Deputy sheriff's decade-old back injury claim exposes critical gap in public-sector appeal guidance
A state employee's disability pension appeal landed in the wrong court – and a new ruling makes clear where HR teams should be directing workers instead.
The Rhode Island Supreme Court ruled on March 16, 2026, that the Workers' Compensation Court had no authority to hear a state employee's challenge to a denied accidental disability pension. The decision draws a firm line between the appeal rights of state and municipal employees – a distinction that public-sector HR professionals cannot afford to overlook.
Sean M. O'Connell, a deputy sheriff with the Department of Public Safety, sustained a back injury in September 2011 and stopped working in April 2020. He filed for both ordinary and accidental disability retirement pensions in October 2021. The Employees' Retirement System of Rhode Island approved the ordinary pension but turned down the accidental disability request, finding that O'Connell had missed the filing deadline. Under state law, applications must be submitted within five years of the accident or three years of a reinjury or aggravation. His 2011 injury fell well outside that window, and he offered no evidence of an intervening event to reset the clock.
O'Connell pushed back. He submitted additional evidence arguing that his job duties between 2011 and 2020 had aggravated the original injury. The retirement board denied him again. He asked for a rehearing and a fresh medical examination. That, too, was denied. The board issued a final rejection letter and advised him that he could appeal to either the Superior Court or the Workers' Compensation Court, depending on the circumstances.
Taking the board at its word, O'Connell filed appeals in both courts. The retirement system moved to toss the Workers' Compensation Court case, arguing the court simply did not have jurisdiction over a state employee's pension dispute. The trial judge disagreed and let the case proceed. The retirement system then escalated the matter to the Supreme Court.

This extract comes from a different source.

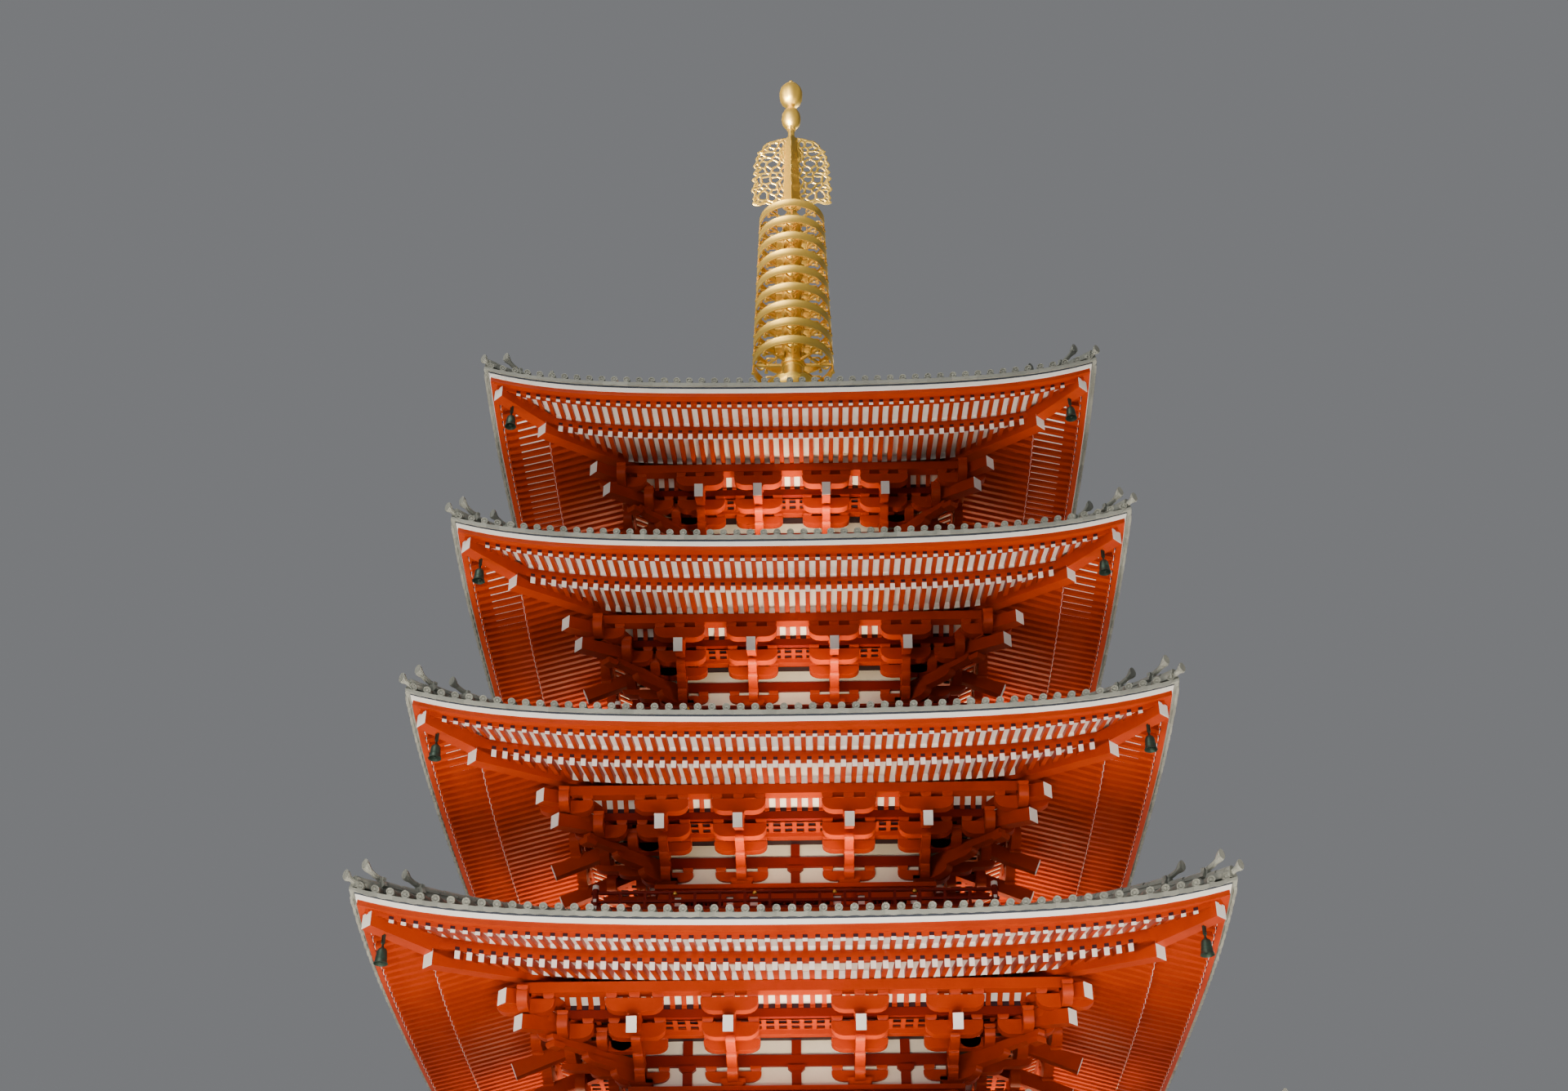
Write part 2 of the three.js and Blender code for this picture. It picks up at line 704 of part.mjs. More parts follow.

Associate Justice Melissa A. Long, writing for the court, overturned the trial judge. The Workers' Compensation Court, she explained, is a court with narrow, legislatively defined powers. It has authority over pension appeals under the Optional Retirement Plan for police officers and firefighters within the Municipal Employees' Retirement System – a plan designed primarily for municipal workers. Only a limited subset of state employees fall under that plan, specifically firefighters with occupational cancer and police officers with post-traumatic stress disorder.
O'Connell, who claimed a back injury rather than PTSD, did not qualify. His application was reviewed under the state retirement system's own disability provisions, which do not include any route of appeal to the Workers' Compensation Court. The court also pointed to a telling difference in the injured-on-duty statute: the section covering municipal employees explicitly references the Workers' Compensation Court, while the parallel section for state employees does not. That silence, the court found, was intentional.
The ruling means O'Connell's challenge will proceed in Superior Court under the Administrative Procedures Act, which is the proper venue for state employees contesting final agency decisions.
For HR teams in the public sector, the takeaway is practical and immediate. When a state employee is denied an accidental disability pension, the appeal path runs through Superior Court – not the Workers' Compensation Court. Misdirecting an employee, even in good faith, can cost valuable time and resources. The retirement board's own denial letter in this case pointed O'Connell toward both courts without specifying which applied to him – a vague phrasing that, as it turned out, led him down the wrong path.
The case also serves as a reminder that filing deadlines for disability retirement applications are strictly enforced. O'Connell's decade-long gap between his injury and his application proved fatal to his accidental disability claim, and no amount of additional evidence about on-the-job aggravation was enough to revive it.